Breaking Up is Hard to Do


Boy and Girl in a fight


There is an old song that honestly and accurately states, “Breaking up is hard to do.” Maybe you’re recently single and struggling with reminders of your last relationship. Maybe you don’t know what to do to make it through this difficult time. Here’s some advice on surviving a break-up.

Breaking up is hard to do, so CRY.

Get it out. Sob until your pillow is wet. Cry alone, cry with a trusted friend, cry to God, just cry. Your tears are valid. You’re allowed to be sad. Break-ups are a loss, so it is a strange form of grief. When you’re grieving, it’s best to embrace your emotions instead of bury them. So cry. Cry even though you do it all the time. The sooner you get the tears out of your system, the quicker you reach the path to recovery.

Breaking up is hard to do, so BREATHE.

Crying is good, but it’s also important not to become too worked up, physically, emotionally and mentally speaking. Take deep breaths during and between crying. Take deep breaths when you feel like your heart is going to spill and shatter all over the floor. You may feel like you’re falling apart, but you’re not. Do not forget basic human functions; breathe, blink, swallow. Even if it’s shaky, breath keeps you going and breaking up.

Breaking up is hard to do, so THROW.

You need to throw away the remnants of your relationship. Get rid of pictures. Change your relationship status to Single on social media platforms. Give him his stuff back (don’t burn it, no matter what your friends tell you). Delete pictures of you two as a couple. Put away or sell gifts. Eventually, you will most likely need to de-friend and unfollow him on any social network and delete his number from your phone. The door is closed; now lock it. It sounds harsh, and it’s definitely not easy, but the sooner you accept that it’s over and there are better things waiting for you, the better it becomes. If it sounds exceptionally difficult, invite a supportive friend over to be there for crying, hugs and dancing to Taylor Swift.

Breaking up is hard to do, so INDULGE.

Even if it doesn’t solve the overall problem of heartbreak, it’s okay to indulge yourself in a healthy way. Take a luxurious bath with bubbles, soap petals, candles, music, a bath pillow, etc. Have your best friend over and eat Domino’s pizza and Ben & Jerry’s ice cream while watching a movie (avoid rom-coms and tear-jerkers). Go to a secluded part of your house and belt out a break-up song (or any song, really). Do some stress relievers to care for your body, heart and mind. Do something that makes you feel better, even though it’s only for a moment.

Breaking up is hard to do, so SOCIALIZE.

Don’t be alone too much. Alone time is valuable during a break-up because it’s time to cry, evaluate emotions and respond to them. At the same time, it’s a very easy way to slip into thinking that you’re not cared for. Run to the store with your mom. Watch TV with your Dad.

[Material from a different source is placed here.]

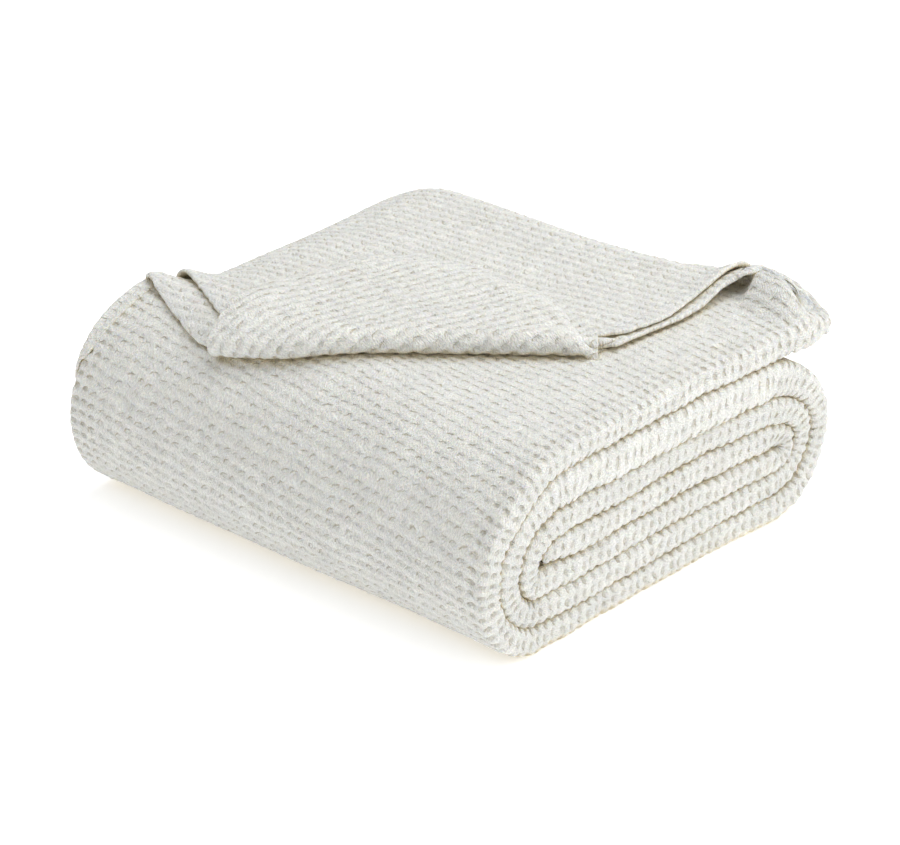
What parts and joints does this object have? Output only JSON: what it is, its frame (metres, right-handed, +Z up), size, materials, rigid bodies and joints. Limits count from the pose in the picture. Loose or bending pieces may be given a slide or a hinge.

Have homework sessions with your friends. Get coffee with a youth leader from church. You’re not alone just because you’re single.

Breaking up is hard to do, so EXPERIENCE.

When you’re in a relationship, being a couple becomes a very important part of your life and a gateway for many new experiences and it provides you with an automatic adventuring partner. So after a break-up, it’s easy to buy into the lie that your life’s boring without a significant other. That’s the farthest thing from the truth. Your worth and life isn’t tied to a significant other. You don’t have to be in a relationship to experience new things. As a practical reminder, do something new! You could train for a 5K, create the perfect pesto recipe or volunteer for a ministry at church.

Breaking up is hard to do, so RUN.

Or spin, stretch, do jumping jacks, crunches, sit-ups, planks, yoga, just get your body moving and active. After a break-up, you may want to just stay on the couch all day, but there are plenty of reasons to exercise.

  1. It provides you with another way to re-focus.
  2. Since people have a tendency to hold tension, stress and other negative emotions in their muscles, stretching those muscles helps truly release those feelings.
  3. Exercising releases endorphins (feel-good chemicals) in your body, so it’s a very healthy pick-me-up.
  4. Exercising is a physical reminder that like your exercise routine, the break-up will be difficult to push through, but you’ll feel better by the end.

Breaking up is hard to do, so PROCESS.

Breaking-up has many layers of emotions that come along with it. Sadness, anger, guilt, relief and confusion are all normal. These emotions are not pleasant to work through, but you can’t stuff them and pretend that they don’t exist. Take some time out to process what you’re feeling. You can do this by journaling, praying or while you take a walk and go about your chores.

Breaking up is hard to do, so BALANCE.

Don’t just latch to one piece of advice from this post. Doing one thing alone will not help you recover. If you only cry, you will not move on. If you only throw, once everything is gone you’ll freak-out. If you only indulge, socialize, run or experience, you’ll develop unhealthy coping mechanisms. If you only process, you’ll start to live in your head and not accept the new opportunities of the present. You need to balance. All these things are helpful and beneficial in moderation and countered with other practices. So, after a bout of crying, go socialize. After processing, go for a run. Once you’ve experienced something new, analyze the past.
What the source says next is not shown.